Kraje członkowskie dostały pół roku na przestawienie się na inne źródła w przypadku ropy i osiem miesięcy w przypadku jej przetworów. Terminy te przypadną na początek i środek zimy, co w przypadku, gdyby okazała się ona mroźna, może spowodować nawet przerwy w dostawach prądu czy ciepła.
– Będzie rosło zapotrzebowanie na olej napędowy, opałowy i będziemy pewnie mieli do czynienia ponownie ze wzrostem cen tych paliw na rynku. Dzisiaj rynek oleju napędowego zachowuje się nieco stabilniej, ale to też jest kwestia tego, że w wakacje zwyczajowo rośnie popyt na benzynę – mówi Urszula Cieślak. – Pytanie, co stanie się z ropą produkowaną w Rosji, choć nie jest to nasz problem. Prawdopodobnie znajdzie ona nabywców, a w konsekwencji nastąpi pewne przeszacowanie kierunków dostaw ropy naftowej. Zakaz importu będzie powodował, że my będziemy kupować ropę z innych kierunków. Natomiast ropa, którą Rosja sprzedawała do Europy, trafi na inne rynki zbytu, chociażby Chin i Indii.
Ważnym elementem tej układanki jest OPEC, zrzeszający znaczącą część producentów ropy naftowej. Należy do niego 13 państw: Algieria, Angola, Kongo, Gwinea Równikowa, Gabon, Iran, Irak, Kuwejt, Libia, Nigeria, Arabia Saudyjska, Zjednoczone Emiraty Arabskie i Wenezuela. Po załamaniu na rynku ropy naftowej w 2015 roku, gdy cena baryłki spadła do ok. 35 dol., kraje OPEC i kilka innych państw z Rosją na czele umówiły się na ograniczenie wydobycia.

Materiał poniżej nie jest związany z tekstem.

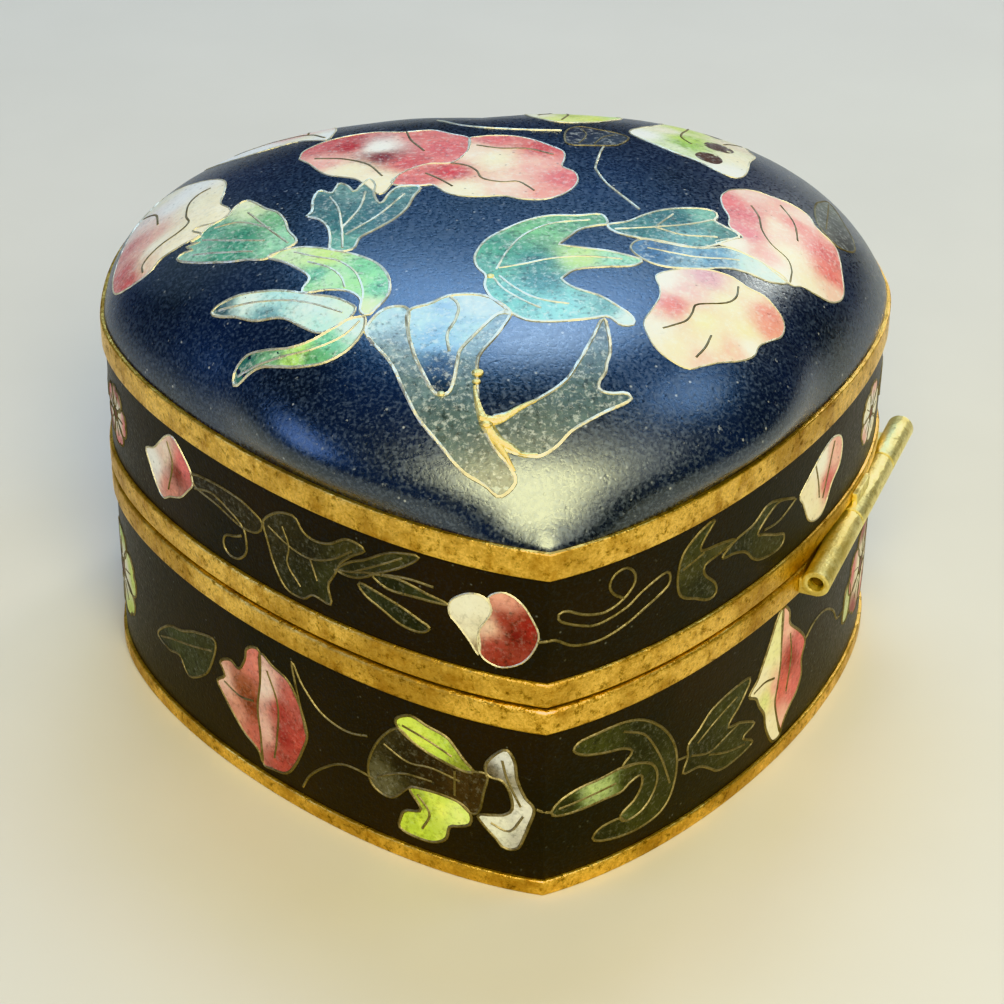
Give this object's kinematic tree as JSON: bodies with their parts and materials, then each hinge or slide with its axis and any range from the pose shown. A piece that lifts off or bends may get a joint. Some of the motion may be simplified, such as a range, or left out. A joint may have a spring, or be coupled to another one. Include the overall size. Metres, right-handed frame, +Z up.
{
  "type": "cloisonne enamel box",
  "caption": "Hollow heart-shaped enamelled copper trinket box with a domed lid hinged at the side.",
  "frame": {"origin": "on the flat underside, on the centre line, below the widest line of the heart", "axes": "+Z up, -Y towards the heart's pointed tip, +X towards the hinge side"},
  "size_m": [0.0631, 0.0584, 0.0396],
  "materials": {
    "copper_sheet": null,
    "brass_band": "golden brass, brushed, with speckled brown tarnish",
    "side_enamel": "glossy brown-black fired enamel with gilt wire outlines and painted flowers",
    "dome_enamel": "glossy dark navy fired enamel, finely pitted, with gilt wire outlines and flowers",
    "hinge_brass": "pale yellow brass tube, bright where it is rubbed"
  },
  "bodies": {
    "base": {"base_cup": "copper_sheet", "base_foot_band": "brass_band", "base_rim_band": "brass_band", "base_side_enamel": "side_enamel", "hinge_knuckle_front": "hinge_brass", "hinge_knuckle_back": "hinge_brass", "hinge_pin": "hinge_brass"},
    "lid": {"lid_shell": "copper_sheet", "lid_rim_band": "brass_band", "lid_top_band": "brass_band", "lid_side_enamel": "side_enamel", "lid_dome_enamel": "dome_enamel", "hinge_knuckle_middle": "hinge_brass"}
  },
  "joints": [
    {"name": "lid_hinge", "type": "hinge", "parent": "base", "child": "lid", "pos_m": [0.02665, -0.01086, 0.0163], "axis": [0.4617, 0.887, 0], "range_deg": [0, 105]}
  ]
}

Terminy wygaśnięcia porozumienia są od tej pory przesuwane w czasie, choć kartel realizuje plan stopniowego zwiększania wydobycia. Poza tym, że pod znakiem zapytania stoi jednak jego współpraca z Rosją, pojawia się też pytanie o moce wydobywcze. Pewnym ratunkiem może być zwiększenie wydobycia ropy łupkowej w Stanach Zjednoczonych. Po dojściu Joego Bidena do władzy sektor ten popadł w niełaskę, obecnie jednak Demokraci zachęcają koncerny do inwestycji, namawiają także kraje Bliskiego Wschodu na wzrost wydobycia.
– W tym momencie wiemy, że do sierpnia OPEC+ będzie zwiększał wydobycie o 648 tys. baryłek dziennie. Natomiast w sierpniu kończy się zawarte wcześniej porozumienie – potwierdza ekspertka BM Reflex. – Dzisiaj nie ma na ten temat dyskusji i istnieje ryzyko, że chociażby ze względu na udział Rosji w porozumieniu OPEC+ to porozumienie może nie zostać już przedłużone. Czekamy więc na kolejne sierpniowe posiedzenie OPEC+, które z całą pewnością da odpowiedź, w jakim kierunku kartel będzie prowadził swoją politykę.